- _What you need to do_
Please find all lines in the data that hold the string "with" and copy them.

- _Information shown_
↓
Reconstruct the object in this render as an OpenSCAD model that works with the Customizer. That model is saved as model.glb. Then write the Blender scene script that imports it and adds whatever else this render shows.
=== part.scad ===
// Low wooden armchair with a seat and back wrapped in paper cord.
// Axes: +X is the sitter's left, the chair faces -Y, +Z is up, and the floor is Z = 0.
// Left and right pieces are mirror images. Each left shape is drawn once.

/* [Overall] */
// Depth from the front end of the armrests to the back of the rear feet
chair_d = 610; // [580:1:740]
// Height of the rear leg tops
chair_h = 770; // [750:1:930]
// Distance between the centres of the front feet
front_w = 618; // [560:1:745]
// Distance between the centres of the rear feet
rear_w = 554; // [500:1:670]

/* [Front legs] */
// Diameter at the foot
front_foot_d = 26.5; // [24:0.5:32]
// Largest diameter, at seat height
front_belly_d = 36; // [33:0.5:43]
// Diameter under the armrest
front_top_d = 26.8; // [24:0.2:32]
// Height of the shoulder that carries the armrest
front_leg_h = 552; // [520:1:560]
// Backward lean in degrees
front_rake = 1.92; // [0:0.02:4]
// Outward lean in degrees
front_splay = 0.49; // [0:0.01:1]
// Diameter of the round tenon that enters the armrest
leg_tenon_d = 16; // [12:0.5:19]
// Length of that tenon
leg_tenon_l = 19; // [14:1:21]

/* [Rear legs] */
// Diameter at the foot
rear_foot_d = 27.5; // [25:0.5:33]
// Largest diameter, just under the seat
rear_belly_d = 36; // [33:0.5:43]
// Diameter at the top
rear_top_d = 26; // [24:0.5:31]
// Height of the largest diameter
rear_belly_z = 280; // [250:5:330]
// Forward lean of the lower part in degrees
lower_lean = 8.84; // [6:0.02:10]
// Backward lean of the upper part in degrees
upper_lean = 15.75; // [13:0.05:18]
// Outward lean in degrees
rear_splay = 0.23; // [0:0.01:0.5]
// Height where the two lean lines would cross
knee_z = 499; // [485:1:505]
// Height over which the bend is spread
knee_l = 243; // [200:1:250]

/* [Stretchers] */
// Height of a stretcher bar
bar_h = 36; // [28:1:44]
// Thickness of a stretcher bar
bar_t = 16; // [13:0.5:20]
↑
- _Full solution_
Reconstruct the object in this render as an OpenSCAD model that works with the Customizer. That model is saved as model.glb. Then write the Blender scene script that imports it and adds whatever else this render shows.
// Low wooden armchair with a seat and back wrapped in paper cord.